Among the lines below, list those containing the string "before".

▬▬▬

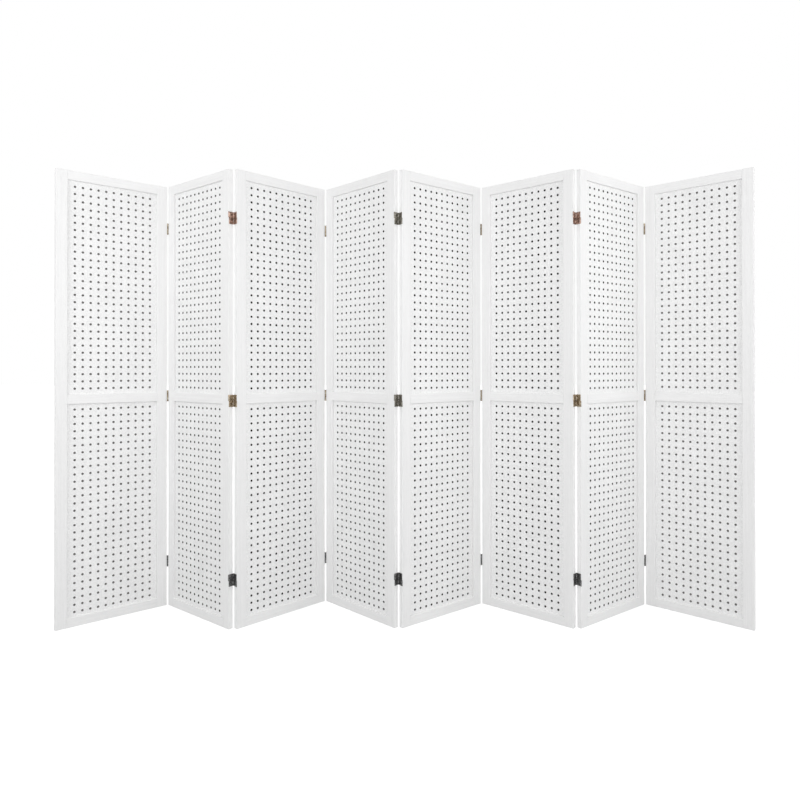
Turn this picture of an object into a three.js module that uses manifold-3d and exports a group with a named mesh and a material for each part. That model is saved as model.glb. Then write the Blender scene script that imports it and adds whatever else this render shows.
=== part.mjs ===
// Accordion folding partition: eight white framed pegboard panels on two-way screen hinges.
// Millimetres, +Z up. The front of the screen faces -Y. The origin is on the floor, under the
// middle of the screen as it stands. Neighbouring panels turn about the hinge pins at a ridge,
// which points to the front, or at a valley, which points to the back.

import * as THREE from 'three';
import { mergeVertices } from 'three/addons/utils/BufferGeometryUtils.js';
import Module from 'manifold-3d';

const wasm = await Module();
wasm.setup();

// ---- Panel sizes ----

const panelWidth = 400;
const panelHeight = 1700;
const frameThickness = 18;
const stileWidth = 39;
const railHeight = 35;
const lowerOpeningHeight = 795;
const boardThickness = 3;
const grooveDepth = 8;
const tongueWidth = 120;

// ---- Hinge sizes ----

const hingeHeight = 45;
const barrelRadius = 1.7;
const pinRadius = 0.7;
const leafThickness = 0.9;

// ---- Hinge heights, from the floor, from half height and from the top ----

const ridgeHinges = { aboveFloor: 180, belowMiddle: 8, belowTop: 181 };
const valleyHinges = { aboveFloor: 179, belowMiddle: 0, belowTop: 171 };

// ---- How the screen stands: each panel's angle in plan, in degrees, left to right ----

const planAngles = [39.7, -37.3, 44.9, -43.1, 38.1, -38.8, 36.9, -40.6];

// ---- Fits, and how many flats stand for the round of a knuckle, a pin or a bore ----

const clearance = 0.3;
const arcSteps = 6;

// ---- Sizes that follow from the ones above ----

const face = frameThickness / 2;
const panelGap = 2 * (barrelRadius + clearance);
const pivotOffset = face + barrelRadius + clearance;
const linkThickness = 2 * (barrelRadius - leafThickness - clearance);
const midRailBottom = railHeight + lowerOpeningHeight;
const midRailTop = midRailBottom + railHeight;

// ---- Finishes ----

const whitePaint = new THREE.MeshStandardMaterial({ color: 0xf1f1f0, roughness: 0.45, metalness: 0 });
const boardPaint = new THREE.MeshStandardMaterial({ color: 0xf3f3f2, roughness: 0.6, metalness: 0 });
const agedBrass = new THREE.MeshStandardMaterial({ color: 0x6b5443, roughness: 0.4, metalness: 0.9 });

// ---- Solids ----

function toSolid(geometry) {
  geometry.deleteAttribute('normal');
  geometry.deleteAttribute('uv');
  const merged = mergeVertices(geometry);
  const vertProperties = new Float32Array(merged.attributes.position.array);
  const triVerts = new Uint32Array(merged.index.array);
  return new wasm.Manifold(new wasm.Mesh({ numProp: 3, vertProperties, triVerts }));
}

function toGeometry(solid) {
  const mesh = solid.getMesh();
  const geometry = new THREE.BufferGeometry();
  geometry.setAttribute('position', new THREE.BufferAttribute(mesh.vertProperties, 3));
  geometry.setIndex(new THREE.BufferAttribute(mesh.triVerts, 1));
  return geometry;
}

// A block from its lowest corner to its highest corner.
function block([x0, y0, z0], [x1, y1, z1]) {
  const geometry = new THREE.BoxGeometry(x1 - x0, y1 - y0, z1 - z0);
  geometry.translate((x0 + x1) / 2, (y0 + y1) / 2, (z0 + z1) / 2);
  return toSolid(geometry);
}

// An upright solid with the given plan.
function prism(plan, z0, z1) {
  const settings = { depth: z1 - z0, bevelEnabled: false, curveSegments: arcSteps / 2 };
  const geometry = new THREE.ExtrudeGeometry(plan, settings);
  geometry.translate(0, 0, z0);
  return toSolid(geometry);
}

// ---- Pegboards: an upper and a lower board, held in the frame's grooves ----

// The two boards seen from the front, with the tongue between them in the mid rail.
// The margin widens them all round, for the grooves that they sit in.
function boardOutline(margin) {
  const left = stileWidth - grooveDepth - margin;
  const right = panelWidth - stileWidth + grooveDepth + margin;
  const bottom = railHeight - grooveDepth - margin;
  const lowerTop = midRailBottom + grooveDepth + margin;
  const upperBottom = midRailTop - grooveDepth - margin;
  const top = panelHeight - railHeight + grooveDepth + margin;
  const tongueLeft = (panelWidth - tongueWidth) / 2 - margin;
  const tongueRight = (panelWidth + tongueWidth) / 2 + margin;
  const shape = new THREE.Shape();
  shape.moveTo(left, bottom);
  shape.lineTo(right, bottom);
  shape.lineTo(right, lowerTop);
  shape.lineTo(tongueRight, lowerTop);
  shape.lineTo(tongueRight, upperBottom);
  shape.lineTo(right, upperBottom);
  shape.lineTo(right, top);
  shape.lineTo(left, top);
  shape.lineTo(left, upperBottom);
  shape.lineTo(tongueLeft, upperBottom);
  shape.lineTo(tongueLeft, lowerTop);
  shape.lineTo(left, lowerTop);
  return shape;
}

function boardPlate(margin) {
  const depth = boardThickness + 2 * margin;
  const geometry = new THREE.ExtrudeGeometry(boardOutline(margin), { depth, bevelEnabled: false });
  geometry.rotateX(Math.PI / 2);
  geometry.translate(0, depth / 2, 0);
  return toSolid(geometry);
}

// ---- Frame: two stiles and three rails, glued, with grooves for the boards ----

function frameSolid() {
  const right = panelWidth - stileWidth;
  const top = panelHeight - railHeight;
  const cutFront = -face - 1;
  const cutBack = face + 1;
  return block([0, -face, 0], [panelWidth, face, panelHeight])
    .subtract(block([stileWidth, cutFront, railHeight], [right, cutBack, midRailBottom]))
    .subtract(block([stileWidth, cutFront, midRailTop], [right, cutBack, top]))
    .subtract(boardPlate(clearance));
}

// ---- Hinge half ----
// A leaf screwed to the end of one panel, with the link that stays with it while the screen
// stands folded. This is the left-hand half of a ridge hinge: the leaf is on the left of the
// gap, the link lies in the upper half, and the hinge turns about the pins behind the screen.
// Its origin is in the middle of the gap, at half the height of the hinge. The plans are seen
// from above, and each knuckle is an arc about the centre of its pin.

const leafLeft = -barrelRadius;
const leafRight = leafThickness - barrelRadius;
const linkRight = linkThickness / 2;
const linkMeetsBarrel = Math.acos(linkRight / barrelRadius);

function leafPlan() {
  const plan = new THREE.Shape();
  plan.moveTo(leafLeft, -face);
  plan.lineTo(leafRight, -face);
  plan.lineTo(leafRight, face);
  plan.lineTo(leafLeft, face);
  return plan;
}

// The leaf and the knuckle behind it.
function leafKnucklePlan() {
  const leafMeetsBarrel = 2 * Math.PI - Math.acos(leafRight / barrelRadius);
  const plan = new THREE.Shape();
  plan.moveTo(leafLeft, -face);
  plan.lineTo(leafRight, -face);
  plan.absarc(0, pivotOffset, barrelRadius, leafMeetsBarrel, 3 * Math.PI, false);
  return plan;
}

// The leaf and the link, pinned to each other by the barrel in front, which is idle here.
function idleBarrelPlan() {
  const plan = new THREE.Shape();
  plan.moveTo(leafLeft, face);
  plan.absarc(0, -pivotOffset, barrelRadius, Math.PI, 2 * Math.PI + linkMeetsBarrel, false);
  plan.lineTo(linkRight, face);
  plan.lineTo(-linkRight, face);
  plan.lineTo(-linkRight, -face);
  plan.lineTo(leafRight, -face);
  plan.lineTo(leafRight, face);
  return plan;
}

// The link's end, with its knuckle bored to turn on the other leaf's pin.
function linkKnucklePlan() {
  const boreRadius = (pinRadius + clearance) / Math.cos(Math.PI / arcSteps);
  const plan = new THREE.Shape();
  plan.moveTo(-linkRight, 0);
  plan.lineTo(linkRight, 0);
  plan.absarc(0, pivotOffset, barrelRadius, -linkMeetsBarrel, Math.PI + linkMeetsBarrel, false);
  const bore = new THREE.Path();
  bore.absarc(0, pivotOffset, boreRadius, 0, 2 * Math.PI, true);
  plan.holes.push(bore);
  return plan;
}

function pinSolid(z0, z1) {
  const geometry = new THREE.CylinderGeometry(pinRadius, pinRadius, z1 - z0, arcSteps);
  geometry.rotateX(Math.PI / 2);
  geometry.translate(0, pivotOffset, (z0 + z1) / 2);
  return toSolid(geometry);
}

function hingeHalfSolid() {
  const top = hingeHeight / 2;
  const split = clearance / 2;
  const knuckle = (top - split - 2 * clearance) / 3;
  const linkKnuckleBottom = split + knuckle + clearance;
  return prism(leafPlan(), -top, top)
    .add(prism(idleBarrelPlan(), split, top))
    .add(prism(leafKnucklePlan(), -top, knuckle - top))
    .add(prism(leafKnucklePlan(), -split - knuckle, -split))
    .add(pinSolid(-top, -split))
    .add(prism(linkKnucklePlan(), linkKnuckleBottom, linkKnuckleBottom + knuckle));
}

// ---- The screen ----

const frameGeometry = toGeometry(frameSolid());
const boardGeometry = toGeometry(boardPlate(0));
const hingeGeometry = toGeometry(hingeHalfSolid());

function addMesh(parent, name, geometry, material) {
  const mesh = new THREE.Mesh(geometry, material);
  mesh.name = name;
  parent.add(mesh);
  return mesh;
}

// The first joint, between panels 1 and 2, is a valley, and then they take turns.
function isRidge(joint) {
  return joint % 2 === 0;
}

function hingeLevels(joint) {
  const rule = isRidge(joint) ? ridgeHinges : valleyHinges;
  return {
    bottom: rule.aboveFloor,
    middle: panelHeight / 2 - rule.belowMiddle,
    top: panelHeight - rule.belowTop,
  };
}

// One side of the three hinges of a joint. A right-hand half is turned over about Y, and a
// valley's halves are turned over about X, which brings their pins to the front.
function addHingeHalves(panel, joint, side) {
  const levels = hingeLevels(joint);
  for (const [level, height] of Object.entries(levels)) {
    const name = `hinge_${joint}_${joint + 1}_${level}_${side}_half`;
    const half = addMesh(panel, name, hingeGeometry, agedBrass);
    half.position.x = side === 'left' ? panelWidth + panelGap / 2 : -panelGap / 2;
    half.position.z = height;
    half.rotation.y = side === 'right' ? Math.PI : 0;
    half.rotation.x = isRidge(joint) ? 0 : Math.PI;
  }
}

function makePanel(number) {
  const panel = new THREE.Group();
  addMesh(panel, `panel_${number}_frame`, frameGeometry, whitePaint);
  addMesh(panel, `panel_${number}_pegboards`, boardGeometry, boardPaint);
  if (number > 1) {
    addHingeHalves(panel, number - 1, 'right');
  }
  if (number < planAngles.length) {
    addHingeHalves(panel, number, 'left');
  }
  return panel;
}

// The pivot line of a joint, in plan, as the panel on one side of it sees it.
function pivotInPanel(joint, side) {
  const along = side === 'left' ? panelWidth + panelGap / 2 : -panelGap / 2;
  const across = isRidge(joint) ? pivotOffset : -pivotOffset;
  return new THREE.Vector3(along, across, 0);
}

const up = new THREE.Vector3(0, 0, 1);
const screen = new THREE.Group();
const pivot = new THREE.Vector3();
planAngles.forEach((degrees, index) => {
  const panel = makePanel(index + 1);
  const angle = THREE.MathUtils.degToRad(degrees);
  panel.rotation.z = angle;
  if (index > 0) {
    panel.position.copy(pivot).sub(pivotInPanel(index, 'right').applyAxisAngle(up, angle));
  }
  if (index < planAngles.length - 1) {
    pivot.copy(panel.position).add(pivotInPanel(index + 1, 'left').applyAxisAngle(up, angle));
  }
  screen.add(panel);
});

// Stand it on the floor, with the middle of its box over the origin.
const box = new THREE.Box3().setFromObject(screen, true);
const middle = box.getCenter(new THREE.Vector3());
screen.position.set(-middle.x, -middle.y, -box.min.z);

export default screen;
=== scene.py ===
"""Accordion folding partition: eight white framed pegboard panels on two-way screen hinges.

The screen stands in a zigzag on the floor, its front to -Y. Everything is in metres, in the
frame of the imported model: each panel is dressed where its solid stands, and rides on its body.
"""
import math
import random

import bmesh
import bpy
from mathutils import Matrix, Vector


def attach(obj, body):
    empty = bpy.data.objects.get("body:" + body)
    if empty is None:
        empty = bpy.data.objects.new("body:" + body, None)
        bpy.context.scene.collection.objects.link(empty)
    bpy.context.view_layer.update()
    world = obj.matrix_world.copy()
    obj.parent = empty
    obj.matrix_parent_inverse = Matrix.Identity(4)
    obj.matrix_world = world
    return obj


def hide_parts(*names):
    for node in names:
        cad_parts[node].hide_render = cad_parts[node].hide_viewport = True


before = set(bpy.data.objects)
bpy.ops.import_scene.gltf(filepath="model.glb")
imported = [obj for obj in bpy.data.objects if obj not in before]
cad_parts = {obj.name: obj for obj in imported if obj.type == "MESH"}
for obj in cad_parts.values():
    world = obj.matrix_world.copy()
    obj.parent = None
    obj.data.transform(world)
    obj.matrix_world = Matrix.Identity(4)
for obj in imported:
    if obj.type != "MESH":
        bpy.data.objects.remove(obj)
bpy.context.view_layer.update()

mm = 0.001


# ---- Camera ----
# The camera stands two and a half metres in front of the screen, just above half its height.
# It looks level and straight on, and the frame is shifted a little to hold the whole screen.

camera_data = bpy.data.cameras.new("camera")
camera_data.sensor_width = 36
camera_data.lens = 28.38
camera_data.shift_x = -0.0218
camera_data.shift_y = -0.0449
camera = bpy.data.objects.new("camera", camera_data)
camera.location = (0.0482, -2.4686, 0.9682)
camera.rotation_euler = (math.radians(90.23), math.radians(0.04), math.radians(0.02))
bpy.context.scene.collection.objects.link(camera)
bpy.context.scene.camera = camera
bpy.context.scene.view_settings.view_transform = "Standard"


# ---- Studio ----
# A pale floor that runs out to a white surround. Most of the soft lights in front are at the
# height of the upper boards, so that the panels darken towards the floor and the recesses keep
# faint shadows. Two more fill from high at the sides, and two light the back.

def linear(hex_colour):
    """An sRGB hex colour as the linear colour that a socket takes."""
    channels = [int(hex_colour[i:i + 2], 16) / 255 for i in (1, 3, 5)]
    light = [c / 12.92 if c <= 0.04045 else ((c + 0.055) / 1.055) ** 2.4 for c in channels]
    return (*light, 1.0)


def add_node(tree, kind, inputs=None, **settings):
    """Adds a node. Each input is a value for its socket, or a socket to link it from."""
    made = tree.nodes.new(kind)
    for name, value in settings.items():
        setattr(made, name, value)
    for name, value in (inputs or {}).items():
        if isinstance(value, bpy.types.NodeSocket):
            tree.links.new(value, made.inputs[name])
        else:
            made.inputs[name].default_value = value
    return made


def empty_tree(owner):
    """The owner's node tree, cleared."""
    owner.use_nodes = True
    owner.node_tree.nodes.clear()
    return owner.node_tree


def seen_directly(tree):
    """1 where a camera, mirror or glass ray meets the surround, and 0 for the light it gives."""
    rays = add_node(tree, "ShaderNodeLightPath").outputs
    mirror = add_node(tree, "ShaderNodeMath", {0: rays["Is Camera Ray"], 1: rays["Is Glossy Ray"]})
    return add_node(tree, "ShaderNodeMath", {0: mirror.outputs[0], 1: rays["Is Transmission Ray"]},
                    use_clamp=True).outputs[0]


world = bpy.data.worlds.new("white_surround")
bpy.context.scene.world = world
tree = empty_tree(world)
surround_light = 0.535
shown = add_node(tree, "ShaderNodeBackground", {"Color": (1, 1, 1, 1), "Strength": 1.0})
given = add_node(tree, "ShaderNodeBackground", {"Color": (1, 1, 1, 1), "Strength": surround_light})
mixed = add_node(tree, "ShaderNodeMixShader", {
    0: seen_directly(tree), 1: given.outputs[0], 2: shown.outputs[0]})
add_node(tree, "ShaderNodeOutputWorld", {"Surface": mixed.outputs[0]})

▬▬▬

- Response -
before = set(bpy.data.objects)
imported = [obj for obj in bpy.data.objects if obj not in before]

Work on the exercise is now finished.